The urgency of fixing these problems has not diminished.

The Trump presidency, combined with full Republican control of Congress, poses new challenges to everyone who’s working to overhaul a broken transportation system. Party polarization is embedded in geography. Republicans did not need city voters to gain control of the executive and legislative branches. Better transit and walkable/bikeable streets are anathema to Trump’s rural base. Whatever momentum had built up inside federal agencies for initiatives like urban highway removal, better lending standards for mixed-use development, and multi-modal street design standards is at risk of dissipating.

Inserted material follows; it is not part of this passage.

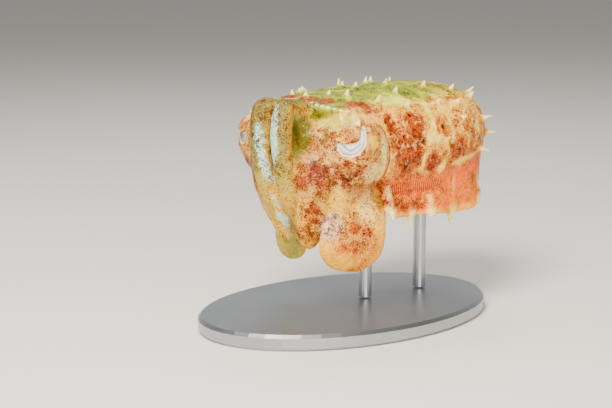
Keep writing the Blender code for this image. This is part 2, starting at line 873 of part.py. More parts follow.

In Congress, cities will probably have to fight just to hang on to the scraps of federal funding currently set aside for transit. Without these funds, transit agencies will struggle with the basics of providing service and maintaining infrastructure and vehicles.

Local governments were already starting to take on more responsibility for funding better transit networks, and it looks like they will have to be even more prepared to go it alone. On that score, there were at least some encouraging returns yesterday from local ballot measures. In several cities, residents voted for special transit taxes that will fund significant upgrades to bus and rail service.

At the local level, there’s still so much we can do to create better streets and transit. We need more trains and buses full of strangers. We’re going to keep throwing ourselves into that work.